If you can only do 2 hours per week, keep the same structure—just compress it.

Content topics that actually generate leads (not vanity traffic)

For the US Startup Marketing Without VC angle, you want topics tied to buying intent:

  • “How we replaced paid ads with partnerships”
  • “Our onboarding teardown (what we fixed, what improved)”
  • “What we changed after 20 demos (objections and answers)”
  • “A plain-English guide to pricing for [your niche]”

Merritt’s success comes from being useful every day. Your version is being useful every week.

How to use AI without turning your content into generic sludge

Merritt’s take on AI is refreshingly practical: it’s helpful for summarizing or tightening text, but it’s not great at nuance—especially when your brand depends on judgment.

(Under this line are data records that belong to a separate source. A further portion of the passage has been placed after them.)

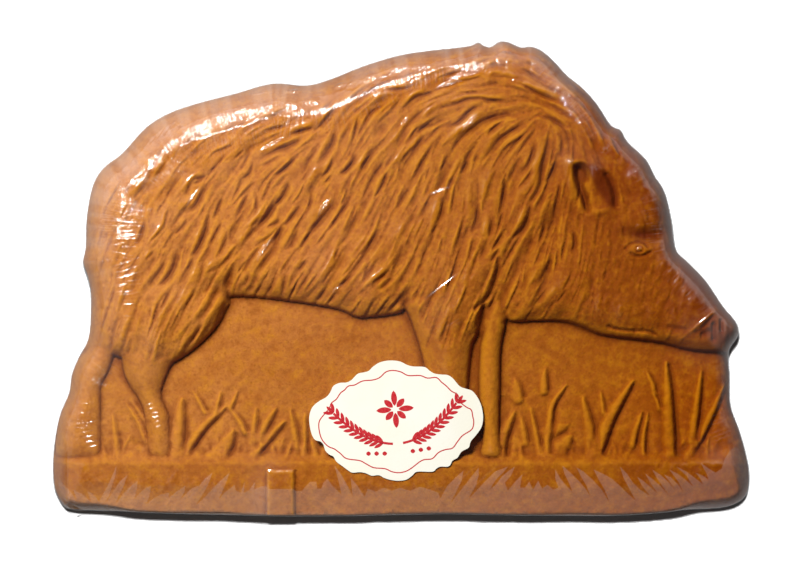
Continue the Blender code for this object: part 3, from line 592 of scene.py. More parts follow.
def sampled(values, x, y):
    """The grid's values at any points, bilinearly."""
    gx = np.clip((x - X_LOW) / STEP, 0, COLUMNS - 1e-6)
    gy = np.clip((y - Y_LOW) / STEP, 0, ROWS - 1e-6)
    j, i = np.floor(gx).astype(int), np.floor(gy).astype(int)
    fx, fy = gx - j, gy - i
    return (values[i, j] * (1 - fx) + values[i, j + 1] * fx) * (1 - fy) + (
        values[i + 1, j] * (1 - fx) + values[i + 1, j + 1] * fx
    ) * fy


def near_run(points, margin, steps=4):
    """For the grid points within a margin of a course: where they are in the grid, their signed
    distance, positive on the side turned from the lamp, and how far along it they are, 0 to 1."""
    path = smooth_run(points, steps)
    low, high = path.min(0) - margin, path.max(0) + margin
    j0, j1 = max(0, int((low[0] - X_LOW) / STEP)), min(COLUMNS, int((high[0] - X_LOW) / STEP) + 1)
    i0, i1 = max(0, int((low[1] - Y_LOW) / STEP)), min(ROWS, int((high[1] - Y_LOW) / STEP) + 1)
    here = (slice(i0, i1 + 1), slice(j0, j1 + 1))
    x, y = X[here][None], Y[here][None]
    a, b = path[:-1, :, None, None], path[1:, :, None, None]
    ex, ey = b[:, 0] - a[:, 0], b[:, 1] - a[:, 1]
    square = ex**2 + ey**2 + 1e-9
    t = np.clip(((x - a[:, 0]) * ex + (y - a[:, 1]) * ey) / square, 0, 1)
    dx, dy = x - a[:, 0] - t * ex, y - a[:, 1] - t * ey
    distance = dx**2 + dy**2
    pick = distance.argmin(0)[None]

    def at(values):
        return np.take_along_axis(np.broadcast_to(values, distance.shape), pick, 0)[0]

    length = np.sqrt(square[:, 0, 0])
    start = np.concatenate([[0], np.cumsum(length)[:-1]])[:, None, None]
    along = at((start + t * length[:, None, None]) / length.sum())
    ex, ey = at(ex), at(ey)
    size = np.hypot(ex, ey) + 1e-9
    cross = (at(dx) * ey - at(dy) * ex) / size
    run = path[-1] - path[0]
    away = -1.0 if (run[1] * LAMP[0] - run[0] * LAMP[1]) > 0 else 1.0
    return here, np.sqrt(at(distance)), np.sign(cross) * away, along


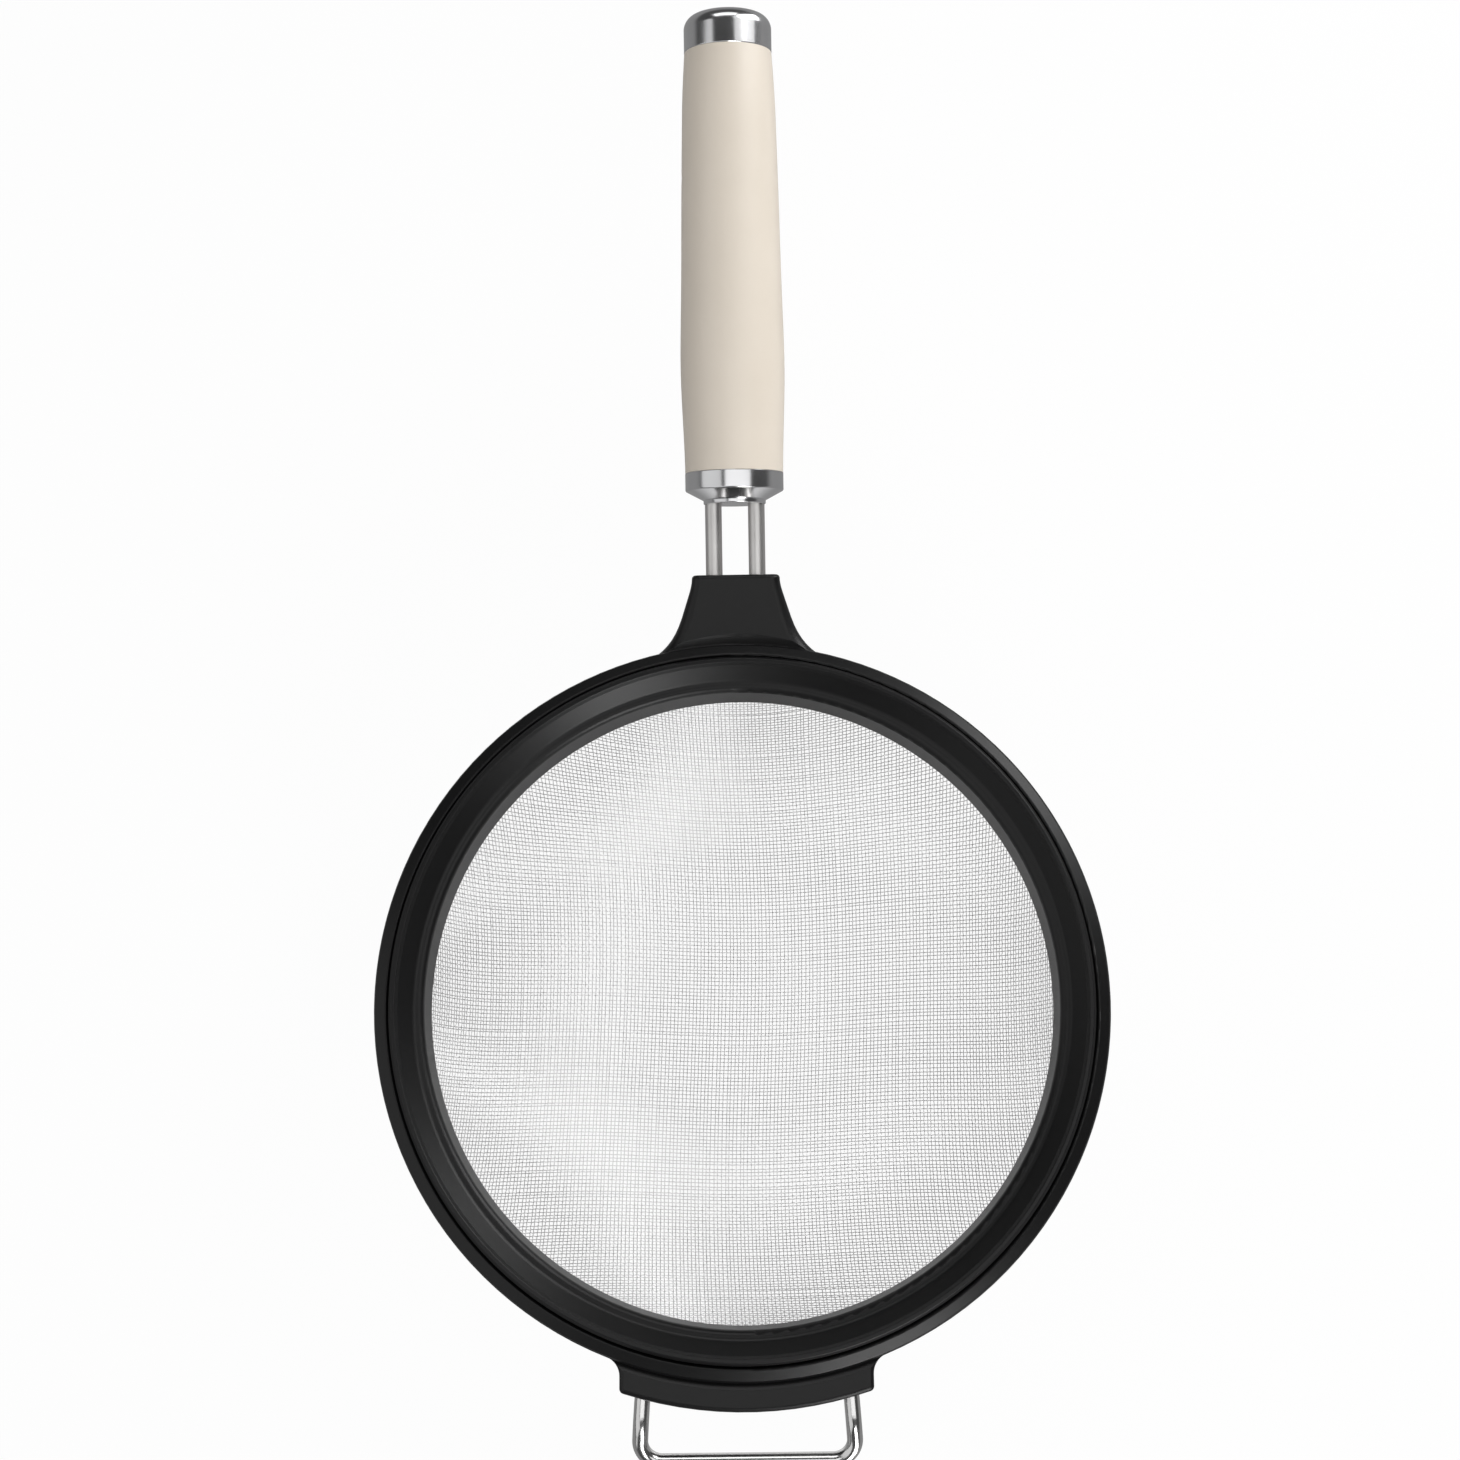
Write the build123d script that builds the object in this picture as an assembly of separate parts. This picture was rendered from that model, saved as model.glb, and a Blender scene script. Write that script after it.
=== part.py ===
from build123d import *
from math import atan2, cos, hypot, radians, sin, sqrt, tan
import os

# A hand strainer: a woven bowl held in a moulded rim, a round grip on two rods, and a wire rest loop.
# Millimetres and degrees. The origin is the centre of the bowl's flat base, +Z is the bowl's axis
# towards its mouth, and the grip points along +Y and rises from the rim.

# Woven bowl, its weave shown as a coarse grid of openings that shrink towards the rim as the weave does
mesh_thickness = 0.5
base_flat_radius = 20.0
bowl_arc_radius = 69.0
bowl_wall_slope = 72.0
openings_across = 12
grid_bar_width = 4.2
grid_border = 2.0

# Rim, from its top downwards
ridge_edge_drop = 1.0
shoulder_drop = 1.6
shoulder_edge_drop = 4.0
flange_depth = 3.5
ledge_thickness = 1.5
hoop_cover = 1.0
hoop_wire_radius = 2.0
crease_depth = 4.8
inner_step_drop = 0.3
hem_above_hoop = 0.6
hem_height = 5.0
edge_below_hem = 2.6
lip_step = 0.2
frame_foot_height = 1.4
frame_side_share = 0.7

# Rim, from the mesh outwards
fit_gap = 0.1
hem_gap = 0.05
hem_sheet = 0.3
frame_wall = 2.9
shoulder_width = 4.2
shoulder_crest_width = 0.7
groove_width = 0.12
ridge_width = 2.4
ridge_top_width = 1.0
ledge_width = 1.2
funnel_width = 3.6
inner_step_width = 2.5
clamp_step_width = 0.8
lip_wall = 2.85
frame_corner_radius = 1.0
ridge_corner_radius = 0.7
crease_corner_radius = 1.8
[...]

That’s a good rule for SMBs in 2026:

Use AI to speed up mechanics. Don’t outsource your point of view.

Good uses in a bootstrapped content workflow:

  • turn a rough outline into a tighter structure
  • shorten paragraphs
  • generate 10 headline options, then you pick 1
  • repurpose a long post into social snippets

Bad uses:

  • “write me a blog post about email marketing” with no specifics
  • outsourcing examples, metrics, or opinions
  • publishing without editing (readers can tell)

Your unfair advantage as a founder is context. Keep it.

Next steps: build your “ship it” plan for Q1 2026

If you want content marketing that generates leads without VC, the simplest plan is also the hardest: publish consistently, build direct relationships, and keep improving your system.

Start small, but commit hard:

  • Choose one channel (blog + SEO, newsletter, or YouTube)
  • Choose one cadence (weekly is the sweet spot)
  • Choose one conversion path (email signup → consult/demo)
  • Run it for 90 days without renegotiating

Merritt spent years feeling like it could all fall apart—and shipped anyway. That’s the part worth copying.

What would happen to your pipeline if you published one genuinely useful piece every week for the next 12 months—and treated it like operations, not inspiration?